Konuyu Mezopotamya Ajansı'na (MA) değerlendiren ÖHD üyesi Avukat Zilan Aydın, ihlal kararının sonuçlarını ortadan kaldırmak için Türkiye'nin 11 yıldır herhangi bir yasal değişiklik yapmadığını hatırlattı. Türkiye'nin kararın gerekliliklerini yerine getirmemesi nedeniyle, kararın uygulanıp uygulanmadığına ilişkin bildirim yapma hakları bulunan sivil toplum örgütleri ile hukuk örgütlerinin komiteye bildirimde bulunduğunu hatırlatan Zilan Aydın, bu kapsamda 2021'den bu yana 4 kez bildirim yapıldığını belirtti.
'TÜRKİYE'NİN EYLEM PLANINDA SOMUT GEREKÇE YOK'
Yapılan bildirime dair AK Bakanlar Komitesi'nin Türkiye'den "somut eylem planı" istediğini hatırlatan Zilan Aydın, "Türkiye komiteye eylem planı sunuyor. Bu somut eylem planı dört tane şeyden oluşuyor. Bu eylem planlarında aslında somut olarak bir yol haritası sunduğunu iddia ediyor. Ancak bunların hiçbirisinde somut bir gerekçe yok. Örneğin cumhurbaşkanlığı af sistemini, ağırlaştırılmış müebbet cezasına bir alternatif ve tahliye umudu olarak gösteriliyor. Ancak bu gerçeği yansıtmıyor. Bunun yanında şartlı tahliye imkanının ağırlaştırılmış müebbet hükümlüleri için var olduğunu iddia ediyor. Ama burada bir şartlı tahliye imkânı var diyemeyiz. Çünkü İnfaz Kanunu'nda, ağırlaştırılmış müebbet hapis hükümlerinin 36 yıl cezaevinde kalabileceğini düzenliyor. Ancak devamında 'terör suçlusu' olarak gördüğü siyasi tutsakları, bu düzenlemenin dışında bırakıyor. Dolayısıyla ağırlaştırılmış müebbet alan tutsaklara hiçbir şekilde dışarıya çıkma mekanizması sunmuyor" ifadelerini kullandı.

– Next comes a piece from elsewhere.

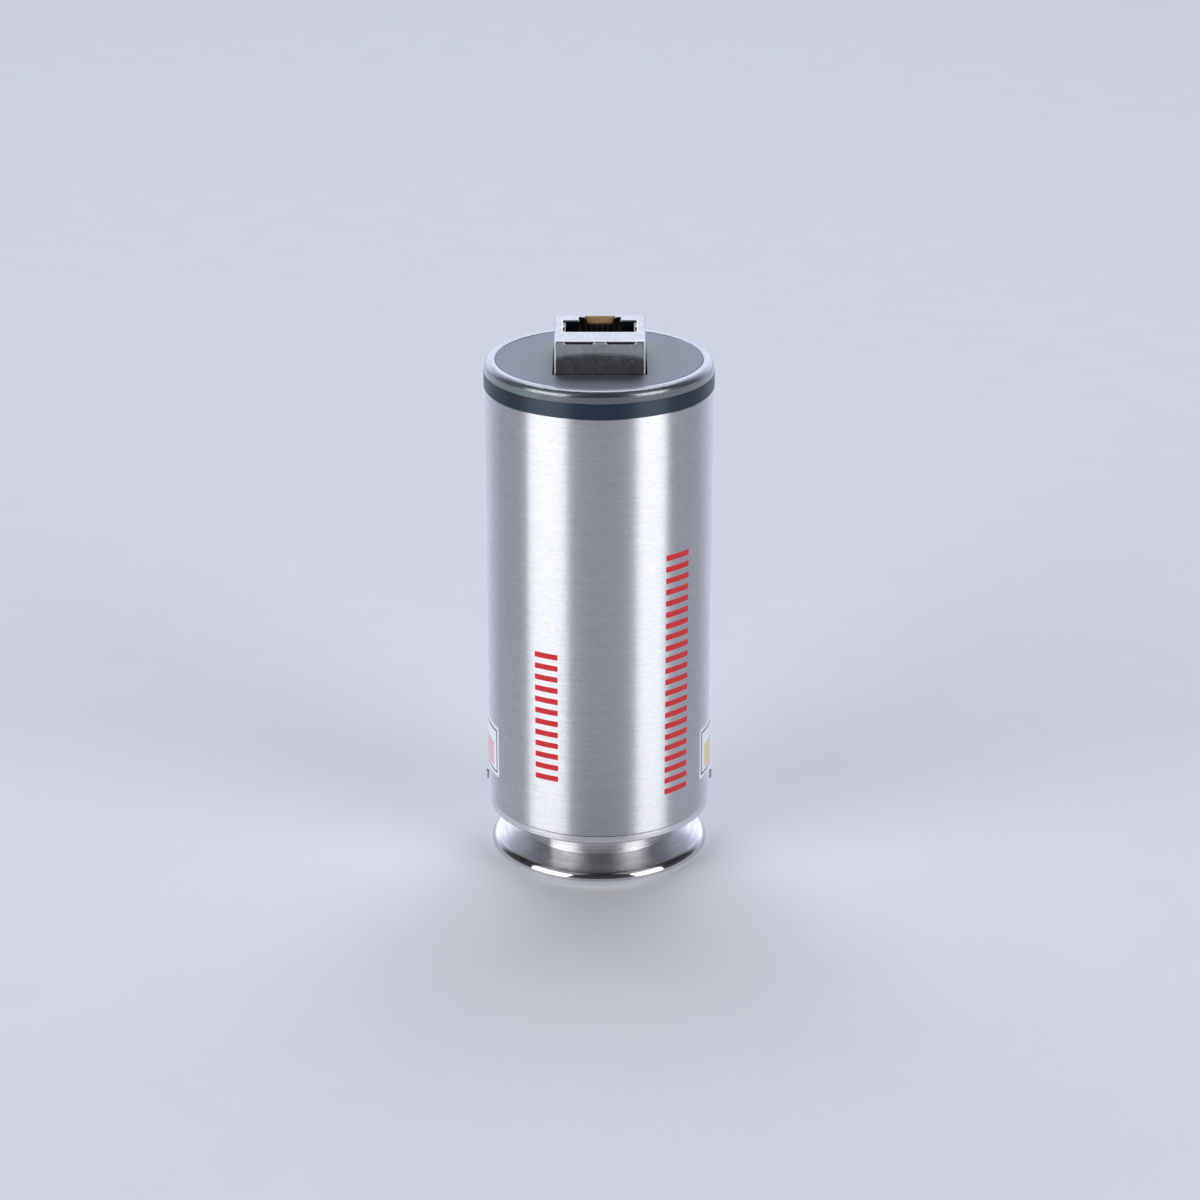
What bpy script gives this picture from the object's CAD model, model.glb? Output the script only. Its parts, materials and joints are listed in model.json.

'TÜRKİYE'YE YAPTIRIM UYGULANABİLİR'
Yapılan bildirimin son olduğunun altını çizen Zilan Aydın, "AK Bakanlar Komitesi sürecin böyle gitmesi ve hak ihlalinin devam etmesi halinde sekretaryaya ara kararın kurulması gerektiği talimatını verdi. Bu ara kararın içeriğine dair bilgi sahibi değiliz. Ancak Türkiye'nin yasal düzenleme yapmamasına ilişkin bir yaptırım söz konusu olabilir" diye konuştu.
'KOMİSYONU UMUT HAKKI İÇİN BİRÇOK ŞEY YAPABİLİR'
Umut hakkının yanı sıra 10 yıllardır süren hak ihlallerinin anti demokrasinin bir sonucu olduğunu belirten Zilan Aydın, Barış ve Demokratik Toplum Süreci'ne işaret ederek, "Sayın Abdullah Öcalan bu sürecin başat kişisidir. Dolayısıyla bu süreç, Türkiye'nin hali hazırda yapması gereken yasal düzenlemeler yapması için de bir şanstır. Umut hakkının uygulanması bu noktada kritik bir öneme sahiptir. Meclis'te kurulan komisyon, umut hakkına dair birçok şey yapabilir. Umut hakkının uygulanması için gerekli yasal düzenlemeleri gerçekleştirmek ve AİHM'nin 2014'te verdiği kararı uygulamasıdır. Bunun için kurulan komisyondan daha yetkili bir kurum bulamayız. O sebeple bu da bir şans diyebiliriz. Bütün grupların, temsilcilerinin bir arada bulunduğu bir komisyonun bu konuyu çözmesi elbette demokratikleşme adına da çok önemli bir adım olur diye düşünüyoruz. Kürt sorunun çözümü konusunda ısrarcılarsa umut hakkının da uygulanması gerekiyor" şeklinde konuştu.